# Work instructions
Quote exactly the lines spanning from the top of the data below to the line that contains "black body, moulded", including both.

# Collected material

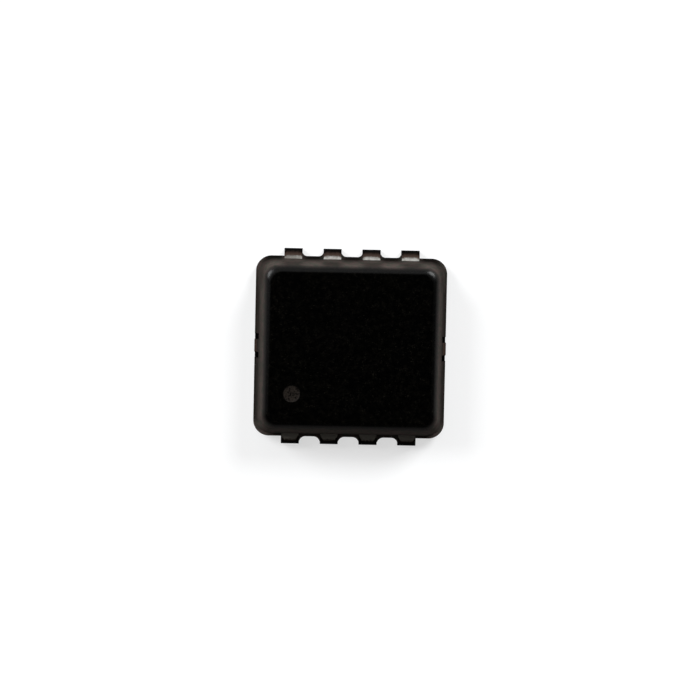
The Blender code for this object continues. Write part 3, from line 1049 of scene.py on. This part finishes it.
@dataclass
class MouldedBody:
    """The black body, moulded round the copper frame, the die and the wires."""

    sizes: Sizes
    row_ledge: float = 0.045 * MM
    end_ledge: float = 0.034 * MM
    draft: float = math.radians(13)
    upright: float = 0.26 * MM
    top_edge: float = 0.15 * MM
    halves_overlap: float = 0.03 * MM
    parting_round: float = 0.005 * MM
    drain_punch: float = 0.08 * MM
    source_punch: float = 0.11 * MM
    web_edge: float = 0.005 * MM
    nick_length: float = 0.09 * MM
    nick_depth: float = 0.07 * MM
    nick_low: float = 0.10 * MM
    nick_top: float = 0.44 * MM
    bared_length: float = 0.05 * MM
    recess_sink: float = 0.005 * MM
    nick_wall: float = 0.01 * MM
    mark_radius: float = 0.14 * MM
    mark_depth: float = 0.015 * MM
    mark_inset_x: float = 0.64 * MM
    mark_inset_y: float = 0.74 * MM
    corner_steps: int = 16
    edge_steps: int = 12
    punch_steps: int = 10
    mark_sides: int = 64
    cut_past: float = 0.05 * MM

    # How much of its radius an upright corner loses for each unit that the wall leans in
    corner_taper: float = 0.35
    # Where the middle of a small round lies, as a share of its radius
    round_middle: float = 0.3
    # The dished floor of the round mark: shares of its radius, and heights above its deepest part
    mark_floor: tuple[tuple[float, float], ...] = (
        (0.62, 0.0),
        (0.84, 0.0012 * MM),
        (0.94, 0.0045 * MM),
        (0.99, 0.0105 * MM),
    )

    def mark_place(self) -> RoundMark:
        """Where the round mark lies."""
        return RoundMark(self.mark_inset_x - self.sizes.rim_x, self.mark_inset_y - self.sizes.rim_y, self.mark_radius)

    def nick_place(self) -> Nick:
        """Where the nicks lie."""
        near = self.sizes.tie_width / 2 + self.nick_wall
        return Nick(self.sizes.rim_x - self.nick_depth, near, near + self.nick_length, self.nick_low)

    def ring(self, inset_x: float, inset_y: float, height: float, radius: float) -> list[Vector]:
        """A level ring round the body.

        Args:
            inset_x: distance in from the rim along X.
            inset_y: distance in from the rim along Y.
            height: the ring's height.
            radius: radius of its corners.

        Returns:
            The ring's points.
        """
        reach_x = self.sizes.rim_x - inset_x
        reach_y = self.sizes.rim_y - inset_y
        corners = rectangle((-reach_x, -reach_y), (reach_x, reach_y), radius)
        return [Vector((x, y, height)) for x, y in rounded_outline(corners, self.corner_steps)]

    def upper_half(self) -> bpy.types.Object:
        """The drafted half above the parting line, with its rounded top edge.

        Returns:
            The upper half, which reaches a little into the lower one.
        """
        slope = math.tan(self.draft)
        parting = self.sizes.copper
        stations = [(-self.halves_overlap * slope, parting - self.halves_overlap), (0.0, parting)]
        full = math.pi / 2 - self.draft
        cut = self.top_edge * math.tan(full / 2)
        start_z = self.sizes.top - cut * math.cos(self.draft)
        centre_z = self.sizes.top - self.top_edge
        centre = (start_z - parting) * slope + self.top_edge * math.cos(self.draft)
        for step in range(self.edge_steps + 1):
            angle = self.draft + full * step / self.edge_steps
            stations.append((centre - self.top_edge * math.cos(angle), centre_z + self.top_edge * math.sin(angle)))
        rings = []
        for lean, height in stations:
            radius = self.upright - lean * self.corner_taper
            rings.append(self.ring(self.end_ledge + lean, self.row_ledge + lean, height, radius))
        return loft("moulded_body", rings)

    def lower_half(self) -> bpy.types.Object:
        """The half below the parting line, with a small round at its rims.

        Returns:
            The lower half.
        """
        top = self.sizes.copper
        soft = self.parting_round
        stations = [
            (soft, self.sizes.standoff),
            (0.0, self.sizes.standoff + soft),
            (0.0, top - soft),
            (soft * self.round_middle, top - soft * self.round_middle),
            (soft, top),
        ]
        return loft("lower_half", [self.ring(inset, inset, height, self.upright) for inset, height in stations])

    def web(self, number: int, side: Side) -> bpy.types.Object:
        """The moulding that fills the gap between two leads as far as the punch let it.

        Args:
            number: the lead on the gap's -X side.
            side: the row.

        Returns:
            A plate with a round-cornered bay in its outer edge.
        """
        left = self.sizes.lead_x(number)
        right = self.sizes.lead_x(number + 1)
        inner_left = left + self.sizes.lead_width / 2
        inner_right = right - self.sizes.lead_width / 2
        radius = self.drain_punch if side is Side.DRAIN else self.source_punch
        reach = radius - math.sqrt(self.web_edge * (2 * radius - self.web_edge))
        root = self.sizes.rim_y - self.upright
        end = self.sizes.rim_y + reach
        bay = self.bay(inner_left, inner_right, radius, reach)
        outline = [Vector((left, root)), Vector((right, root)), Vector((right, end)), *bay, Vector((left, end))]
        rings = []
        for height in (self.sizes.standoff, self.sizes.copper):
            rings.append([Vector((x, y * side.value, height)) for x, y in outline])
        return loft(f"web_{side.name.lower()}_{number}", rings)

    def bay(self, left: float, right: float, radius: float, reach: float) -> list[Vector]:
        """The edge that a punch left between two leads: an arc at each lead, and the rim between them.

        Args:
            left: the side of the lead on the -X side.
            right: the side of the lead on the +X side.
            radius: the punch's corner radius.
            reach: how far from the rim the arcs end.

        Returns:
            Plan points from right to left.
        """
        rim = self.sizes.rim_y
        turn = math.acos(1.0 - reach / radius)
        points = []
        for step in range(self.punch_steps + 1):
            angle = turn * (1 - step / self.punch_steps)
            points.append(Vector((right - radius + radius * math.sin(angle), rim + radius * (1 - math.cos(angle)))))
        return points + [Vector((left + right - point.x, point.y)) for point in reversed(points)]

    def nick(self, side_x: int, side_y: int) -> bpy.types.Object:
        """The cutter of the blind nick beside a tie bar."""
        place = self.nick_place()
        xs = sorted((side_x * place.floor_x, side_x * (self.sizes.rim_x + self.cut_past)))
        ys = sorted((side_y * place.near_y, side_y * place.far_y))
        return prism("nick", rectangle((xs[0], ys[0]), (xs[1], ys[1])), place.low_z, self.nick_top)

    def recess(self, side_x: int) -> bpy.types.Object:
        """The cutter that bares the end of a tie bar between its two nicks."""
        reach_y = self.nick_place().near_y + self.nick_length / 2
        xs = sorted((side_x * (self.sizes.rim_x - self.bared_length), side_x * (self.sizes.rim_x + self.cut_past)))
        corners = rectangle((xs[0], -reach_y), (xs[1], reach_y))
        return prism("recess", corners, self.sizes.copper - self.recess_sink, self.nick_top)

    def mark(self) -> bpy.types.Object:
        """The cutter of the shallow round mark, with a soft rim and a dished floor.

        Returns:
            The cutter.
        """
        place = self.mark_place()
        floor = self.sizes.top - self.mark_depth
        stations = [(place.radius * share, floor + rise) for share, rise in self.mark_floor]
        stations += [(place.radius, self.sizes.top), (place.radius, self.sizes.top + self.cut_past)]
        turns = [math.tau * step / self.mark_sides for step in range(self.mark_sides)]
        rings = []
        for reach, height in stations:
            ring = [(place.x + reach * math.cos(turn), place.y + reach * math.sin(turn)) for turn in turns]
            rings.append([Vector((x, y, height)) for x, y in ring])
        return loft("mark", rings)

    def build(self, inner: Iterable[bpy.types.Object], material: bpy.types.Material) -> None:
        """Build and dress the body.

        Args:
            inner: the pieces that it is moulded round.
            material: the moulding's finish.
        """
        body = self.upper_half()
        gaps = range(self.sizes.leads_per_side - 1)
        webs = [self.web(number, side) for side in Side for number in gaps]
        combine(body, [self.lower_half(), *webs], Operation.JOIN)
        cutters = [grown_copy(piece, self.sizes.seat_gap) for piece in inner]
        cutters += [self.recess(side_x) for side_x in (-1, 1)]
        cutters += [self.nick(side_x, side_y) for side_x in (-1, 1) for side_y in (-1, 1)]
        cutters.append(self.mark())
        combine(body, cutters, Operation.CUT)
        tidy_flats(body)
        present(body, "mould_body", material, Shade.CRISP)


@dataclass(frozen=True)
class FloorFinish:
    """White board paper, which the camera and mirrors see a little lighter, so that it meets the backdrop."""

    white: Colour = (0.42, 0.42, 0.42)
    shade: Colour = (0.40, 0.40, 0.40)
    glow: float = 0.62
    cloud: Cloud = Cloud(2.0 * MM, 2.0)

    def material(self) -> bpy.types.Material:
        """Build the material.

        Returns:
            The material.
        """
        made, sheet = new_material("floor")
        tone = sheet.mix(sheet.noise(self.cloud), self.white, self.shade)
        diffuse = sheet.node("ShaderNodeBsdfDiffuse", {}, {"Color": tone})
        glow = sheet.node("ShaderNodeEmission", {}, {"Color": WHITE, "Strength": eye_share(sheet) * self.glow})
        sheet.end(sheet.node("ShaderNodeAddShader", {}, {0: diffuse, 1: glow}))
        return made


def eye_share(sheet: Sheet) -> Strand:
    """1 for rays from the camera or through a mirror or glass, and 0 for light that falls on things."""
    kinds = ("Is Camera Ray", "Is Glossy Ray", "Is Transmission Ray")
    camera, glossy, clear = (sheet.node("ShaderNodeLightPath", output=kind) for kind in kinds)
    return camera.most(glossy).most(clear)


@dataclass(frozen=True)
class Lamp:
    """A large soft lamp, far off, with its angles in degrees."""

    name: str
    azimuth: float
    elevation: float
    strength: float
    width: float
    colour: Colour = WHITE

    def build(self) -> None:
        """Hang the lamp. Azimuth is anticlockwise from +X, and its width is the angle that it fills."""
        data = bpy.data.lights.new(self.name, "SUN")
        data.energy = self.strength
        data.angle = math.radians(self.width)
        data.color = self.colour
        made = bpy.data.objects.new(self.name, data)
        bpy.context.scene.collection.objects.link(made)
        azimuth = math.radians(self.azimuth)
        elevation = math.radians(self.elevation)
        level = math.cos(elevation)
        towards = Vector((math.cos(azimuth) * level, math.sin(azimuth) * level, math.sin(elevation)))
        made.rotation_euler = towards.to_track_quat("Z", "Y").to_euler()


@dataclass(frozen=True)
class Studio:
    """Floor, backdrop, lamps and camera."""

    lamps: tuple[Lamp, ...] = (
        Lamp("lamp_left", azimuth=147.0, elevation=33.0, strength=2.6, width=28.0, colour=DAYLIGHT),
        Lamp("lamp_right", azimuth=52.0, elevation=33.0, strength=3.1, width=27.0, colour=DAYLIGHT),
        Lamp("lamp_broad", azimuth=125.0, elevation=42.0, strength=0.7, width=66.0),
    )
    ambient: float = 0.05
    ceiling: float = 0.03
    backdrop_top: float = 0.20
    ceiling_start: float = 0.60
    floor_reach: float = 0.5
    floor_parts: int = 8
    lens: float = 80.0
    nearest: float = 0.1 * MM
    farthest: float = 2.0
    distance: float = 25.7 * MM
    lean_to_drain: float = math.radians(1.8)
    lean_to_lead_1: float = math.radians(1.1)
    turn: float = math.radians(1.2)
    aim: tuple[float, float, float] = (-0.006 * MM, -0.041 * MM, 0.4 * MM)

    def build_floor(self) -> None:
        """Lay the floor on the board plane."""
        shape = bmesh.new()
        parts = self.floor_parts
        bmesh.ops.create_grid(shape, x_segments=parts, y_segments=parts, size=self.floor_reach)
        floor = new_object("floor", shape)
        dress(floor, FloorFinish().material())

    def build_world(self) -> None:
        """Set a backdrop that is white round the horizon and dark overhead, and gives little light."""
        world = bpy.data.worlds.new("backdrop")
        bpy.context.scene.world = world
        sheet = Sheet(world)
        direction = sheet.node("ShaderNodeTexCoord", output="Generated")
        height = sheet.node("ShaderNodeSeparateXYZ", inputs={0: direction}, output="Z")
        looks = height.fade(Fade(self.backdrop_top, self.ceiling_start, 1.0, self.ceiling))
        seen = eye_share(sheet)
        strength = seen * looks + (1 - seen) * self.ambient
        background = sheet.node("ShaderNodeBackground", {}, {"Color": WHITE, "Strength": strength})
        sheet.end(background, "ShaderNodeOutputWorld")

    def build_camera(self) -> None:
        """Hang the camera over the package, leaning as the photograph does."""
        data = bpy.data.cameras.new("camera")
        data.lens = self.lens
        data.clip_start = self.nearest
        data.clip_end = self.farthest
        camera = bpy.data.objects.new("camera", data)
        bpy.context.scene.collection.objects.link(camera)
        back = Vector((-math.sin(self.lean_to_lead_1), math.sin(self.lean_to_drain), 1.0)).normalized()
        up = Vector((-math.sin(self.turn), math.cos(self.turn), 0.0))
        up = (up - back * up.dot(back)).normalized()
        right = up.cross(back)
        spot = Vector(self.aim) + back * self.distance
        camera.matrix_world = Matrix.Translation(spot) @ Matrix((right, up, back)).transposed().to_4x4()
        bpy.context.scene.camera = camera

    def build(self) -> None:
        """Build the whole studio."""
        self.build_floor()
        self.build_world()
        for lamp in self.lamps:
            lamp.build()
        self.build_camera()
        bpy.context.scene.view_settings.view_transform = "Standard"
        log.info("studio: %d lamps", len(self.lamps))


def main() -> None:
    """Build the fine pieces, dress everything and set up the studio."""
    logging.basicConfig(level=logging.INFO, format="%(message)s")
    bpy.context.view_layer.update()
    sizes = Sizes.from_frame()

    copper_frame = CopperFrame(sizes)
    copper_frame.build(TinnedCopperFinish(sizes).material())

    metal_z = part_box("silicon_die")[1].z
    finishes: dict[str, tuple[Slot, bpy.types.Material]] = {
        "silicon_die": (Slot.SILICON, SiliconFinish(metal_z).material()),
        "die_solder": (Slot.SOLDER, SOLDER_FINISH.material()),
    }
    wire = WIRE_FINISH.material()
    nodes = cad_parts
    wires = sorted(name for name in nodes if "wire" in name)
    finishes.update({name: (Slot.COPPER, wire) for name in wires})
    for name, (slot, material) in finishes.items():
        dress(nodes[name], material)
        log.info("%s: finished in %s", name, slot.value)

    body = MouldedBody(sizes)
    finish = MouldingFinish(sizes, body.mark_place(), body.nick_place())
    inner = [*copper_frame.pieces.values(), *(nodes[name] for name in finishes)]
    body.build(inner, finish.material())

    Studio().build()


if __name__ == "__main__":
    main()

# Exercise response
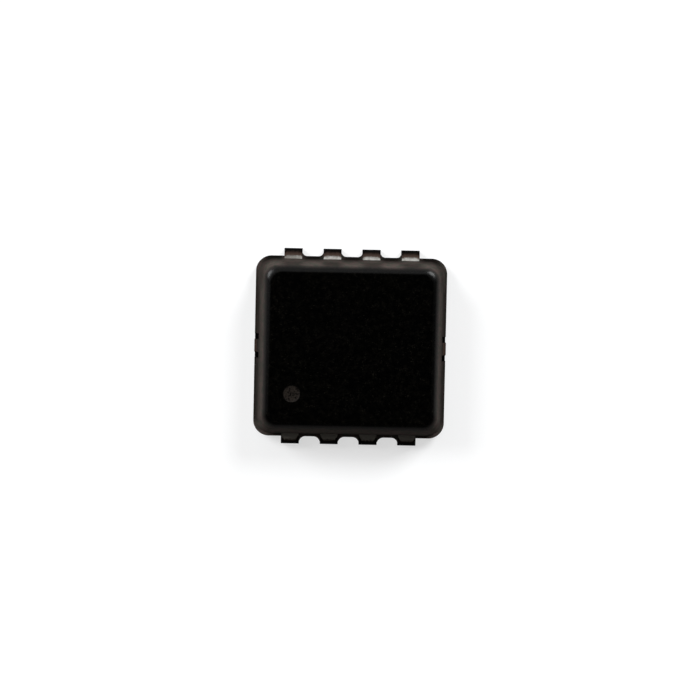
The Blender code for this object continues. Write part 3, from line 1049 of scene.py on. This part finishes it.
@dataclass
class MouldedBody:
    """The black body, moulded round the copper frame, the die and the wires."""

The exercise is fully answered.